Elance Contrasts Unemployment w/ Rise in Sales
Do you remember the article we wrote about outsourcing hype? The article where we discredited the misleading junk found in low-quality forums, mile-long sales letters, and amateur blogs? Apparently Elance, one of the largest online outsourcing services, took similar sensationalism to a level of hypola that even the slickest salesman couldn’t stomach.
“Oh Elance, Where Art Thou? And Where Hath Thou Been?”
According to its October 13, 2011 blog post, “Businesses Hiring in the Cloud Defy Employment Trends,” Elance boldly contrasts its rise in outsourcing sales with falling employment numbers in the U.S, strongly suggesting that its service (and perhaps, its service alone) is creating and/or saving U.S. jobs in the face of an employment crisis we haven’t seen since the 1930s:
“With jobs being the topic of discussion throughout Europe and the United States, President Obama has hit the road to rally support for his jobs creation bill. However, our new Online Employment Report shows that more work is already moving to the cloud across all industries.”
If the idea of more work moving anywhere is news to you, it’s news to us as well. Unemployment in the United States is rising, not falling! There’s no “more work” moving anywhere in this country. So for Elance to claim that its service defies the odds is simply astounding.
The U.S. Department of Labor Statistics v.s. Elance
The post continues:
“In contrast to sluggish hiring in the traditional employment market, the number of businesses hiring online workers jumped 107% and Elancers earned 51% more in the last year, with a record $38 million earned in Q3 2011.“
It further invites readers to view its latest Online Employment Report — a report that states, “Employment Situation Trends Not Yet Recorded By the U.S. Department of Labor Statistics.”
Seriously, folks. It really says that.
It says that as if the U.S. Department of Labor Statistics — an organization consumed with American employment issues — regards data from a service that:
- Serves a global outsourcing market in over 156 different countries.
- Accounted for only 150,954 new job posts that were neither confirmed as fulfilled or unfulfilled over a course of the last 3 months… again, in a global outsourcing market.
- Works in a global outsourcing industry in which repeat sales, not new sales (i.e. jobs), overwhelmingly account for increased earnings.
If you aren’t already snickering under your breath, read on. It gets richer.
The same report claims, “Fluctuations in the economy has [sic] not slowed online job creation as businesses are posting over 620,000 jobs annually while the number of new businesses adopting online hiring increased 107% since last year.” This is again, in a global market where Elance’s clients are located in over 153 different countries.

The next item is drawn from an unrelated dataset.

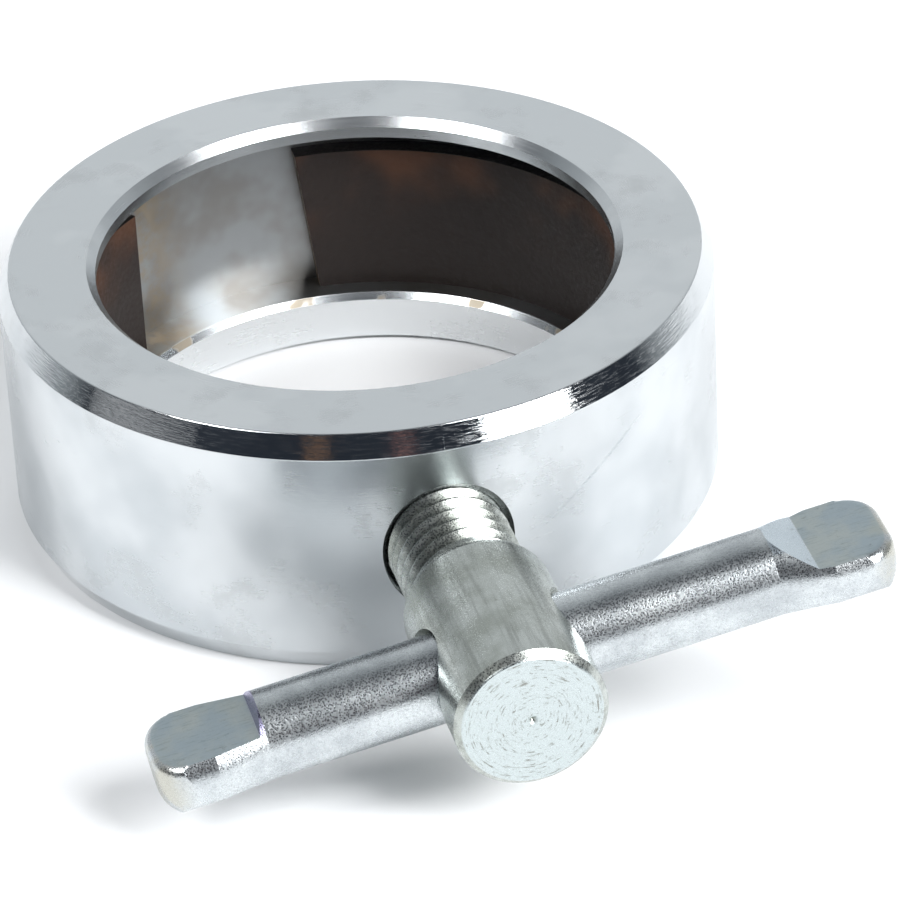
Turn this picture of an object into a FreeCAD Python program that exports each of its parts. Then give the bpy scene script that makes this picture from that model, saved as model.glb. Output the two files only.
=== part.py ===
"""Clamp collar: a steel ring with a lined bore, locked on a sleeve by a T-handled screw.

Frame: the origin is where the bore's axis crosses the screw's axis, at mid height of the ring.
+Z runs along the bore, the screw leaves the ring along -Y, and the handle's long side is on +X.
Lengths are in millimetres, angles in degrees.
"""
import FreeCAD
import Part
import math
import os

Vector = FreeCAD.Vector

# The sleeve that the collar slides over, and the ring around it.
SLEEVE_RADIUS = 25.0
BORE_CLEARANCE = 0.4
BORE_CHAMFER = 0.85
RING_RADIUS = 35.0
RING_HEIGHT = 26.0
BEVEL_RADIAL = 1.15
BEVEL_AXIAL = 2.25
EDGE_ROUND = 0.2

# The groove inside the ring that holds the lining between two lips.
GROOVE_DEPTH = 4.5
UPPER_LIP_HEIGHT = 2.0
LOWER_LIP_HEIGHT = 5.4
LEDGE_CHAMFER = 0.6
LOWER_CHAMFER = 0.5

# The lining strip. Angles are about +Z from +Y, towards -X; its first end is cut askew.
LINING_THICKNESS = 2.0
LINING_HEIGHT = 15.7
LINING_END_TOP = -0.6
LINING_END_BOTTOM = -4.1
LINING_FAR_END = 39.5
LINING_HOLE_RADIUS = 6.5

# The clamp screw. Stations are distances from the bore's axis.
THREAD_RADIUS = 5.9
THREAD_PITCH = 1.75
THREAD_DEPTH = 0.95
THREAD_MOUTH = 1.61
THREAD_FIT = 0.05
THREAD_LEAD_IN = 0.9
COUNTERSINK_RADIUS = 7.0
SCREW_TIP_STATION = 30.9
SHOULDER_STATION = 44.4
SHOULDER_ROUND = 1.2
HEAD_RADIUS = 7.2
HEAD_END_STATION = 64.4
HEAD_BEVEL = 0.7
CENTRE_MARK_RADIUS = 0.45
CENTRE_MARK_DEPTH = 0.35

# The swivelling pad on the screw's tip, and the collared pin that holds it.
PAD_FACE_STATION = 28.0
PAD_RADIUS = 4.7
PAD_EDGE_ROUND = 0.6
PAD_CLEARANCE = 0.1
PIN_RADIUS = 2.5
PIN_COLLAR_RADIUS = 3.2
PIN_COLLAR_LENGTH = 1.1
PIN_END_STATION = 28.7

# The handle bar, and the hole across the head that it slides in.
BAR_STATION = 54.0
BAR_RADIUS = 4.15
BAR_TILT = 8.83
BAR_HOLE_CLEARANCE = 0.35
BAR_HOLE_BREAK = 0.5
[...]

So Elance’s U.K. outsourcers, in other words, who hire freelancers from Pakistan apparently defy growing unemployment in the U.S. Using that logic, the same applies to Elance’s Canadian outsourcers who hire freelancers from the Ukraine, or Australian outsourcers who hire freelancers from Egypt.
Elance’s Credibility Comes into Question
If there were any part of that report that (1) properly disclosed the number of U.S. jobs created and fulfilled, and (2) responsibly demonstrated that number had significantly increased over the last several quarters, you wouldn’t be reading this. Instead, the report deceptively attributes global figures to a national issue, and it calls Elance’s credibility into question.
Propaganda at its Worst
It’s unfortunate that a company as well-known as Elance does nothing to squelch outsourcing hype, but what’s worse is that the company propagandizes the very definition of outsourcing hype with misleading quotes, and meaningless charts and diagrams. What’s even worse (than that) is the fact Elance has been publishing this jive for far too long without being questioned about it.
What’s even worse (than that (and that)) is even in the face of Operation Wall Street (OWS), in the face of over millions of unemployed Americans, and in the face of a jobs bill that can’t even pass a political stunt, Elance releases perverted interpretations as though they were facts applicable to the American service provider.
There are some real problems with Elance starting with their dumb surveys.